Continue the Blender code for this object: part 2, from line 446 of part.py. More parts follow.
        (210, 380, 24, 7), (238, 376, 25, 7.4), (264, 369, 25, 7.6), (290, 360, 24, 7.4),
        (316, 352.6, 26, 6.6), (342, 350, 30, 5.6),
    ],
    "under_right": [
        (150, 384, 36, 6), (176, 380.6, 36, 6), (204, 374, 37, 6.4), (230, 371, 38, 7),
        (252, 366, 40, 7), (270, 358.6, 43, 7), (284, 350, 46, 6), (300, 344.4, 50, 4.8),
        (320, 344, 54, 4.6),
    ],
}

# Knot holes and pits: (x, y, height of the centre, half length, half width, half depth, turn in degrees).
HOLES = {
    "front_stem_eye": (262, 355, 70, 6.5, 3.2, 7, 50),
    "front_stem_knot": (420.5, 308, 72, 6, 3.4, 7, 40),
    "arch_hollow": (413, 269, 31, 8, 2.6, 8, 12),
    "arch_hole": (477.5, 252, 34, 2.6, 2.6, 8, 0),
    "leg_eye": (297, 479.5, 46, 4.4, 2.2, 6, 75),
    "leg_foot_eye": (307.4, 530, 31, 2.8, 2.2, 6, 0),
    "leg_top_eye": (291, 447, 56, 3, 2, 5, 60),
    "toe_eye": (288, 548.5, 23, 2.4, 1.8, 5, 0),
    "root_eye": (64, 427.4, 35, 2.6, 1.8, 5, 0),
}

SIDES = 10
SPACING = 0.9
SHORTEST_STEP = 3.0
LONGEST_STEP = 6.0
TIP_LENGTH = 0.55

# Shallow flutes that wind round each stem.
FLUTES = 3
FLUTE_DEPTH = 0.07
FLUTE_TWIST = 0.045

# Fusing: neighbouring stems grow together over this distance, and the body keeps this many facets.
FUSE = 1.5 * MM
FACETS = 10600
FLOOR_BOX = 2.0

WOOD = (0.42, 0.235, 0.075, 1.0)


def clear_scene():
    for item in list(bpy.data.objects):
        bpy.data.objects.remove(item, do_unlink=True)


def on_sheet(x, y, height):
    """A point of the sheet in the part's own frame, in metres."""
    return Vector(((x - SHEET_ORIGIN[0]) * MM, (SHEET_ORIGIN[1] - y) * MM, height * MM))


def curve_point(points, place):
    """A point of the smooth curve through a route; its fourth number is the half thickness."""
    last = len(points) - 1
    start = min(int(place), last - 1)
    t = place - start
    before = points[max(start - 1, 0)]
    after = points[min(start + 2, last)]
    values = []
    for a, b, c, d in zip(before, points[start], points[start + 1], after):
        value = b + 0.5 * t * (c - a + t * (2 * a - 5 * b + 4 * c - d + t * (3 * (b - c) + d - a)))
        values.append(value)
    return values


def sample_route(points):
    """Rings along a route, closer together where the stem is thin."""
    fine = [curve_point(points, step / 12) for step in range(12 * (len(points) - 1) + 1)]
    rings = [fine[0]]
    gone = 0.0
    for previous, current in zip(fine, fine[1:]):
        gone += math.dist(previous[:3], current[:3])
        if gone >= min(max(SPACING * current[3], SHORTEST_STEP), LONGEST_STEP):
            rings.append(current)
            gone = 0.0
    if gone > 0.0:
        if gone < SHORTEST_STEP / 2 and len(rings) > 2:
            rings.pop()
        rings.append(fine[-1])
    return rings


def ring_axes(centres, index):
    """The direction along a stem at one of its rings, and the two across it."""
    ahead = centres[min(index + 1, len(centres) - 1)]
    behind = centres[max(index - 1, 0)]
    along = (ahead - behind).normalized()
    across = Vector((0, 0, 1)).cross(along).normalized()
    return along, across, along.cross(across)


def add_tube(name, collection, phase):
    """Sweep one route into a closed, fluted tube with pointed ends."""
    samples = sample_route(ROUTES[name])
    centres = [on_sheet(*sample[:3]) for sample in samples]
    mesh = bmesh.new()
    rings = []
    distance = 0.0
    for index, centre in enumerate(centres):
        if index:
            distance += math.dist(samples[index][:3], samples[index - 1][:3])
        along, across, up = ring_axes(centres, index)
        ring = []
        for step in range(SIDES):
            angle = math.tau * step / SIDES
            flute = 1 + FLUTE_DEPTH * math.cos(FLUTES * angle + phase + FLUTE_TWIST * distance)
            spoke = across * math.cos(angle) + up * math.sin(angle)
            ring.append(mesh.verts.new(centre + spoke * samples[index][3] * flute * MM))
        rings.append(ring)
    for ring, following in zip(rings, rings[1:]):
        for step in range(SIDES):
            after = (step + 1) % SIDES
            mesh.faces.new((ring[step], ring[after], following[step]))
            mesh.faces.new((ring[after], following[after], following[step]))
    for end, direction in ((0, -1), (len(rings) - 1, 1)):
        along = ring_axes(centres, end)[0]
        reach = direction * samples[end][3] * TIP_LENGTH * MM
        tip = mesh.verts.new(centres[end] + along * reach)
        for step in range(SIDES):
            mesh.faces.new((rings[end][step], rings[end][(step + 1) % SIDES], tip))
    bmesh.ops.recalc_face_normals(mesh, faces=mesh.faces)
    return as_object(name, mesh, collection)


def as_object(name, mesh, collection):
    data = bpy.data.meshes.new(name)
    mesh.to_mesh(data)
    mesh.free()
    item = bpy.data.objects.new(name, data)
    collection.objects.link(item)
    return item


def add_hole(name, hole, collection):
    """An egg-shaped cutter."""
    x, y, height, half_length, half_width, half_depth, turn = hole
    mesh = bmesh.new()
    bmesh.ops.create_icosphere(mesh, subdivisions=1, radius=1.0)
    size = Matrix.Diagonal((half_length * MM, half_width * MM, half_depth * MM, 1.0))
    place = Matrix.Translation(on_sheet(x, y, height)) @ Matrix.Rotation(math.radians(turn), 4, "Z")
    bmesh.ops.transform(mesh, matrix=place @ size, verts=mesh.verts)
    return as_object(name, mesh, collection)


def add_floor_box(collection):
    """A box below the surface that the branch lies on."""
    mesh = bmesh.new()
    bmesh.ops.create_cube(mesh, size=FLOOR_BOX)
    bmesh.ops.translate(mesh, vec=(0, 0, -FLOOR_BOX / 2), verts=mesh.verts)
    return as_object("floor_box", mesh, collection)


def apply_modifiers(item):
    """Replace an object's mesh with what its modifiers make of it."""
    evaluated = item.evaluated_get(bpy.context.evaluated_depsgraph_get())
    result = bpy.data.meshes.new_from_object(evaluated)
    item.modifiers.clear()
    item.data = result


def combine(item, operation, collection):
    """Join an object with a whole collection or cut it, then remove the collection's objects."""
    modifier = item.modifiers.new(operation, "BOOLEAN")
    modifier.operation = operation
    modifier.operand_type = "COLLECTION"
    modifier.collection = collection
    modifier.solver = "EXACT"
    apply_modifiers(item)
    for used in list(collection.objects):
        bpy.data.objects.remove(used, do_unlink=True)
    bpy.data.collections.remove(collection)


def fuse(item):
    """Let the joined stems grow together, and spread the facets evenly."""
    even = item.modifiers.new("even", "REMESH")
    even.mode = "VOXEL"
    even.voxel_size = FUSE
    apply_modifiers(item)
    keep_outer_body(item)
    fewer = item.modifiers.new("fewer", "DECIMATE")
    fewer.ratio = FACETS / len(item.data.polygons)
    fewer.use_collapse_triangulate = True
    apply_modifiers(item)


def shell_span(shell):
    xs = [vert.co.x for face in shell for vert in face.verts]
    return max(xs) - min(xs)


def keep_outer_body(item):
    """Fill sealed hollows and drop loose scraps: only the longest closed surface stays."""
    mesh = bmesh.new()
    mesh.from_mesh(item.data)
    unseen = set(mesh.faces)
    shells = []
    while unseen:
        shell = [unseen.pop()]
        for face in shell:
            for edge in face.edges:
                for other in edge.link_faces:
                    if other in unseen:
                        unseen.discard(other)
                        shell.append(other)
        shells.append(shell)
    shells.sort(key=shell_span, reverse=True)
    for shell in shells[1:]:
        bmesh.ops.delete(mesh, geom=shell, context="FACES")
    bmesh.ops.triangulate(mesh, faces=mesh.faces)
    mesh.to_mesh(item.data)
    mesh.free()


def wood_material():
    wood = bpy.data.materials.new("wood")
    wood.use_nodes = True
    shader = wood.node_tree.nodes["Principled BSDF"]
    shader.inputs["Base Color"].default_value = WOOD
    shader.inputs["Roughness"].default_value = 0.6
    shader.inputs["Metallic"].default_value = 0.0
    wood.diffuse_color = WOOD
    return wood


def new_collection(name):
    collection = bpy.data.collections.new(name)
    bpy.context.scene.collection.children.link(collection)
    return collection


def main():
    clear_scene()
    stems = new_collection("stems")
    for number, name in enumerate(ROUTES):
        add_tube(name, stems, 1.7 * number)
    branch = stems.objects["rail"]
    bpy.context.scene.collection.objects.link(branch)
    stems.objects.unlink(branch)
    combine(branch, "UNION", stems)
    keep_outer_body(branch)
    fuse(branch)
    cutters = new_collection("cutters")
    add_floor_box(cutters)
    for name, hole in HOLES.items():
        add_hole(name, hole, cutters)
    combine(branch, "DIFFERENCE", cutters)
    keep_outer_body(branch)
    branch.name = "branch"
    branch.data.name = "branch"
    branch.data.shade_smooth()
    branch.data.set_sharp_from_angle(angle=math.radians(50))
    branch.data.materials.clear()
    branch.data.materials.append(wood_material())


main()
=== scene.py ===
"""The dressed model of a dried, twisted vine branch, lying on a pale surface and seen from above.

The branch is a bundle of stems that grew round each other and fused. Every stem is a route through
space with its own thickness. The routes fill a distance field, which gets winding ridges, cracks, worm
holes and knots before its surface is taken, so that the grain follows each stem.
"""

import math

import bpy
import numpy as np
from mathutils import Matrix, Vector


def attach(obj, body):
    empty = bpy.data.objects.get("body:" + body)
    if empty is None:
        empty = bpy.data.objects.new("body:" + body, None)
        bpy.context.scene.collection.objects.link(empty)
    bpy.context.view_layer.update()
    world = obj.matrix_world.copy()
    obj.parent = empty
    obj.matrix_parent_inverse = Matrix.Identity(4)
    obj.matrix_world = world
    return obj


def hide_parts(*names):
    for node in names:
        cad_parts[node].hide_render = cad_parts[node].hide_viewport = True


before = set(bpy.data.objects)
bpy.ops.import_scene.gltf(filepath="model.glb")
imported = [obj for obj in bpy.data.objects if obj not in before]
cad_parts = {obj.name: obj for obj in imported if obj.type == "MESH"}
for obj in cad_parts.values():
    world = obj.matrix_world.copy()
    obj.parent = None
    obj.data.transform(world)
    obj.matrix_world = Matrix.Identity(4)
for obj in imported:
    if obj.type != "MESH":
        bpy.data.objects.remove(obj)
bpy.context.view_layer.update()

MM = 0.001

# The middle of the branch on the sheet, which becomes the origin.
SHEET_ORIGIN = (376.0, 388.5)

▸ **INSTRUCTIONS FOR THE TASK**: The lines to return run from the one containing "fuse(branch)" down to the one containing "before = set(bpy.data.objects)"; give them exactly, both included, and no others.

▸ **SOLVED EXERCISE**:
    fuse(branch)
    cutters = new_collection("cutters")
    add_floor_box(cutters)
    for name, hole in HOLES.items():
        add_hole(name, hole, cutters)
    combine(branch, "DIFFERENCE", cutters)
    keep_outer_body(branch)
    branch.name = "branch"
    branch.data.name = "branch"
    branch.data.shade_smooth()
    branch.data.set_sharp_from_angle(angle=math.radians(50))
    branch.data.materials.clear()
    branch.data.materials.append(wood_material())


main()
=== scene.py ===
"""The dressed model of a dried, twisted vine branch, lying on a pale surface and seen from above.

The branch is a bundle of stems that grew round each other and fused. Every stem is a route through
space with its own thickness. The routes fill a distance field, which gets winding ridges, cracks, worm
holes and knots before its surface is taken, so that the grain follows each stem.
"""

import math

import bpy
import numpy as np
from mathutils import Matrix, Vector


def attach(obj, body):
    empty = bpy.data.objects.get("body:" + body)
    if empty is None:
        empty = bpy.data.objects.new("body:" + body, None)
        bpy.context.scene.collection.objects.link(empty)
    bpy.context.view_layer.update()
    world = obj.matrix_world.copy()
    obj.parent = empty
    obj.matrix_parent_inverse = Matrix.Identity(4)
    obj.matrix_world = world
    return obj


def hide_parts(*names):
    for node in names:
        cad_parts[node].hide_render = cad_parts[node].hide_viewport = True


before = set(bpy.data.objects)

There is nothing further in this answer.